L’historien de Bacqueville de la Potherie, au tome premier de son Histoire de l’Amérique septentrionale[1], consacre plusieurs pages à notre sainte. Le passage débute ainsi :

« La réputation de Catherine Tekakouita Iroquoise, est trop recommandable dans ce nouveau monde pour passer sous silence ce modèle de vertu et de sainteté. Sa mémoire est en grande vénération ; on remarque que beaucoup de personnes ont ressenti des effets admirables de la pieuse confiance qu’elles ont eue en elle en différentes occasions. »

On trouve un excellent chapitre sur le même sujet dans les Annales de l’Hôtel-Dieu de Québec. Sous le titre : « Mort de la bonne Catherine Tegakouita », le chapitre s’ouvre par ces mots : « L’année suivante, 1680, le 17e avril, la bonne Catherine Tegakouita Iroquoise mourut en odeur de sainteté, au Sault Saint-Louis, où elle demeurait depuis quelques années. » Il se termine par cette observation : « Depuis ce temps-là (sa mort), on a recours à elle de tous les quartiers du Canada, et Dieu a fait par son intercession plusieurs guérisons miraculeuses. »
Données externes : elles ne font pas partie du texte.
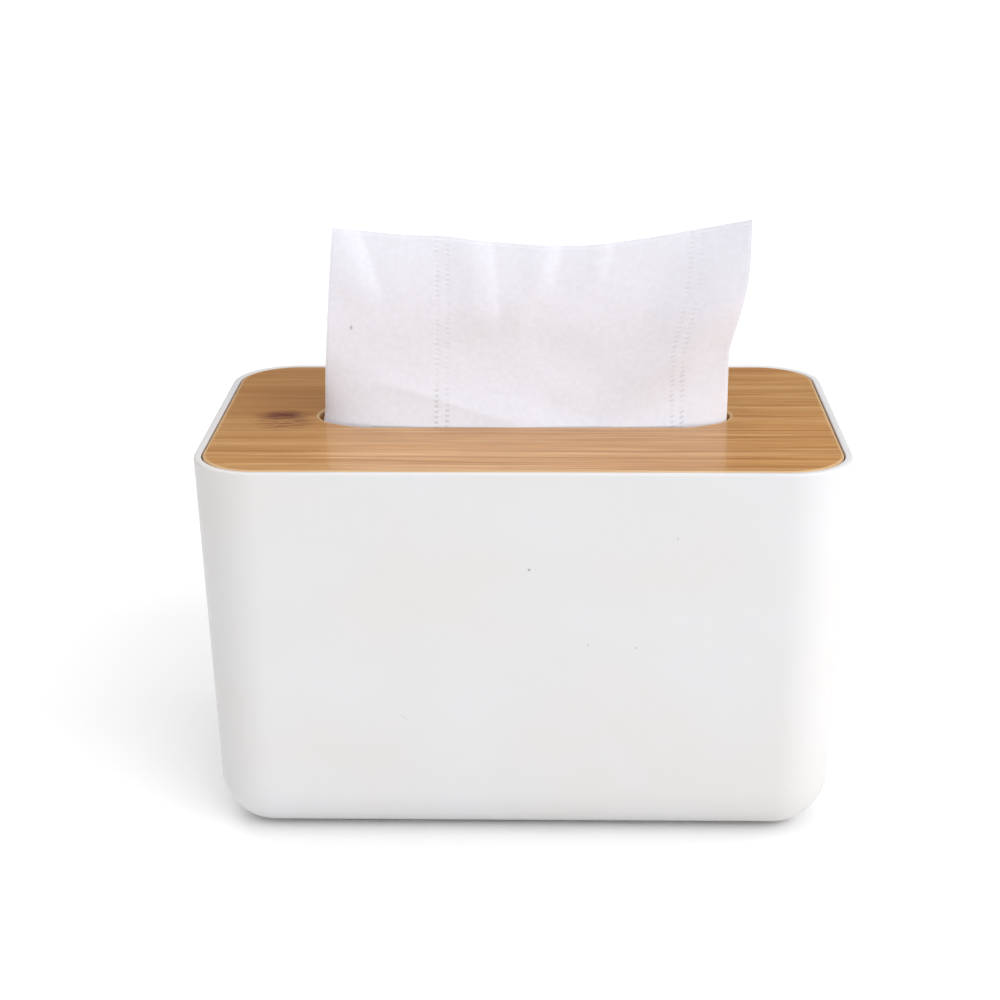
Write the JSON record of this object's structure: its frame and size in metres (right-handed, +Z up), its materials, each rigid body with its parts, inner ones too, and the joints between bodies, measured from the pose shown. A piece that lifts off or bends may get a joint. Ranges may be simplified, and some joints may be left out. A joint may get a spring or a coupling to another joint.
{
  "type": "paper towel box",
  "caption": "White moulded tub with leaning walls and round corners, a flush wooden lid with one long slot, and a folded tissue standing up through it.",
  "frame": {"origin": "middle of the tub's flat base, on the surface that it stands on", "axes": "+X along the length, to the right as seen from the front; +Y towards the back; +Z up"},
  "size_m": [0.21, 0.13, 0.1935],
  "materials": {
    "tub_plastic": "satin",
    "lid_wood": "satin",
    "tissue_paper": "matt"
  },
  "bodies": {
    "box": {"tub": "tub_plastic", "tissue_pack": "tissue_paper"},
    "lid": {"lid": "lid_wood", "pulled_tissue": "tissue_paper"}
  },
  "joints": [
    {"name": "lid_lift", "type": "slide", "parent": "box", "child": "lid", "axis": [0, 0, 1], "range_m": [0, 0.06]}
  ]
}
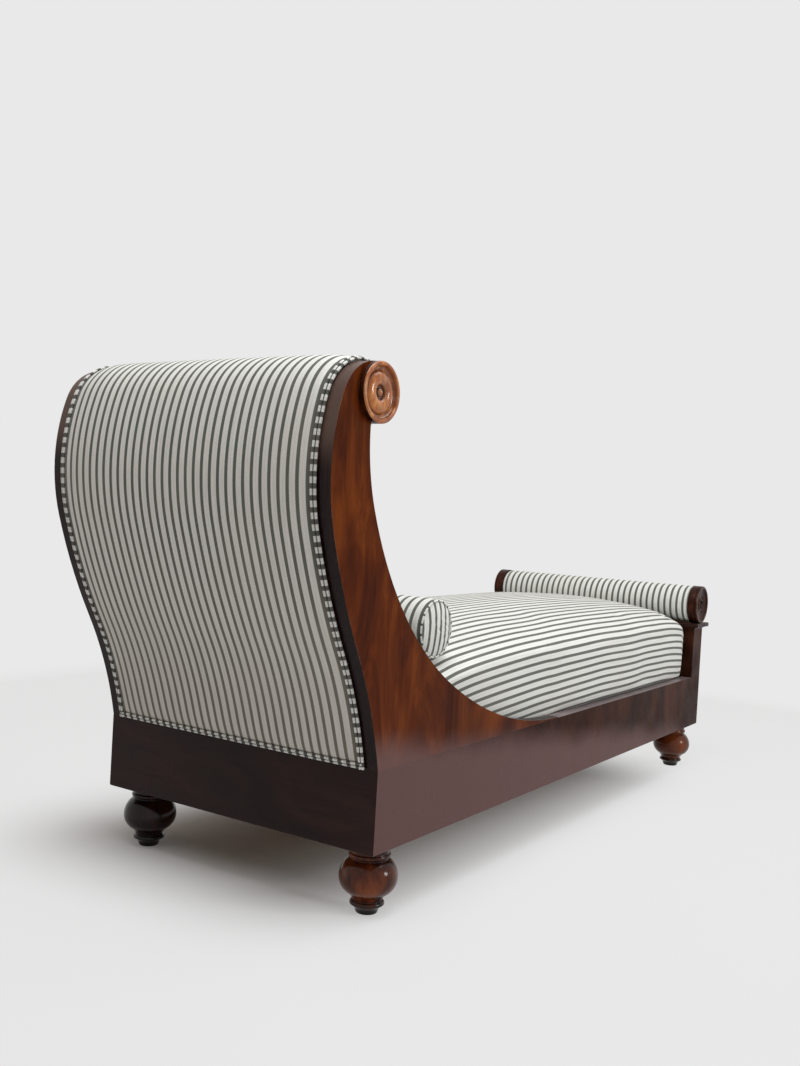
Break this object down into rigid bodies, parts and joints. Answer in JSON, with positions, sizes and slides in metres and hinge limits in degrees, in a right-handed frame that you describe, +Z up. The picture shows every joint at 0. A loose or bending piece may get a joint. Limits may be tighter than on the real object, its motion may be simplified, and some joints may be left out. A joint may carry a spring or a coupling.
{
  "type": "recamier",
  "caption": "Scroll-end daybed with an upholstered S-shaped back, crowned seat, loose bolster and low foot roll on turned feet.",
  "frame": {"origin": "centre of the bounding box's bottom face, on the floor", "axes": "+X from the head end to the foot end, +Z up; the near side that the picture shows faces -Y"},
  "size_m": [1.996, 0.71, 1.0026],
  "materials": {
    "mahogany": "french polished veneer",
    "turned_mahogany": "polished turning",
    "beech": "plain frame timber",
    "ticking": "striped cotton ticking",
    "webbing": "jute webbing",
    "hessian": "woven hessian"
  },
  "bodies": {
    "root": {"back_lower_rail": "beech", "back_middle_rail": "beech", "back_upper_rail": "beech", "bun_feet": "mahogany", "far_back_batten": "beech", "far_foot_corner_block": "beech", "far_foot_post": "mahogany", "far_head_corner_block": "beech", "far_scroll_panel": "mahogany", "far_seat_cleat": "beech", "far_side_rail": "mahogany", "foot_board": "beech", "foot_cap_moulding": "mahogany", "foot_cap_rail": "mahogany", "foot_rail": "mahogany", "foot_roll_core": "beech", "foot_roll_cradle": "beech", "foot_roll_pad": "ticking", "head_apron": "mahogany", "inner_back_pad": "ticking", "inner_back_webbing": "webbing", "near_back_batten": "beech", "near_foot_corner_block": "beech", "near_foot_post": "mahogany", "near_head_corner_block": "beech", "near_scroll_panel": "mahogany", "near_seat_cleat": "beech", "near_side_rail": "mahogany", "outer_back_cover": "ticking", "roll_caps": "turned_mahogany", "scroll_rosettes": "turned_mahogany", "seat_frame_cross_member_1": "beech", "seat_frame_cross_member_2": "beech", "seat_frame_far_member": "beech", "seat_frame_foot_member": "beech", "seat_frame_head_member": "beech", "seat_frame_near_member": "beech", "seat_hessian": "hessian", "seat_pad": "ticking", "seat_webbing_crosswise": "webbing", "seat_webbing_lengthwise": "webbing", "top_roller": "beech"},
    "bolster": {"bolster": "ticking"}
  },
  "joints": [
    {"name": "bolster_lift", "type": "slide", "parent": "root", "child": "bolster", "axis": [0, 0, 1], "range_m": [0, 0.3]}
  ]
}
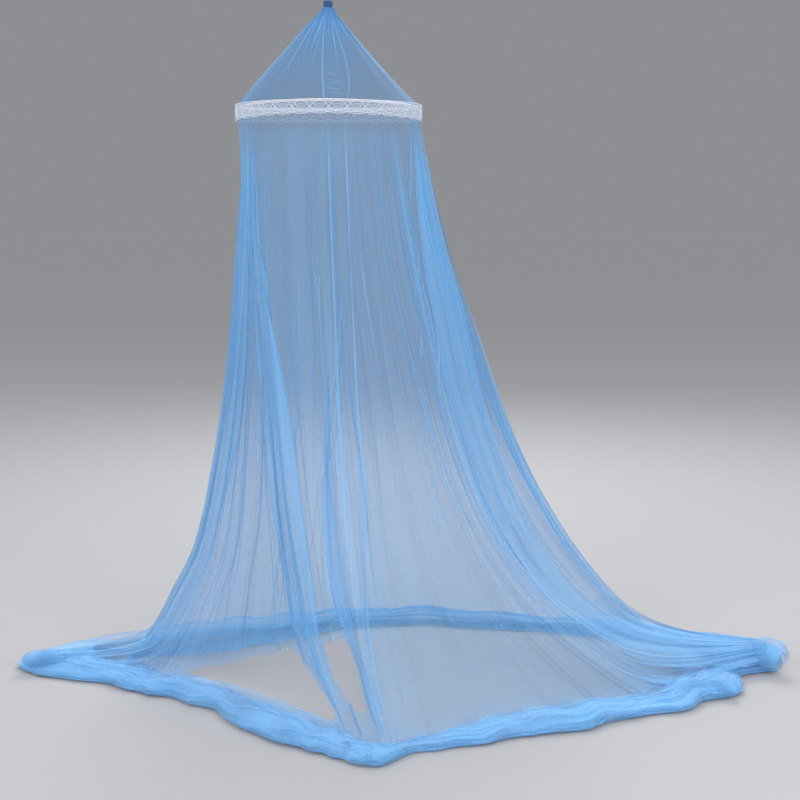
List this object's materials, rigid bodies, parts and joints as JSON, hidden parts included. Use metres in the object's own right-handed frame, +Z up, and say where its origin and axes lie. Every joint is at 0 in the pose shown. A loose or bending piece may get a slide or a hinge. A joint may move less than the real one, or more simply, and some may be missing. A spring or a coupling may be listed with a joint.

Chateaubriand, dans ses Natchez, dresse un parallèle entre sainte Geneviève et Catherine Tekakwitha : « Les vertus de Catherine, dit-il en conclusion, resplendirent après sa mort. Dieu couvrit son tombeau de miracles riches et éclatants, en proportion de la pauvreté et de l’obscurité de la sainte ici-bas, et cette vierge ne cesse de veiller au salut de la Nouvelle-France et de s’intéresser aux habitants du désert. »

Le Dictionnaire historique des hommes illustres du Canada et de l’Amérique de Bibaud, jeune (Montréal, 1857), range Catherine Tekakwitha parmi ces illustres personnages.

Les prodiges dont nous parlerons ci-après apporteront aussi leurs témoignages. Mais déjà il nous semble que le renom de sainteté de notre héroïne est assez bien établi par les divers témoins que nous avons cités à notre barre. Pourtant, il y a mieux encore : l’intervention de Catherine elle-même, pour faire éclater la gloire qui la couronne dans le ciel.

  1. De la Potherie, Histoire de l’Amérique Septentrionale, t. i, XIIe lettre, Paris, 1753.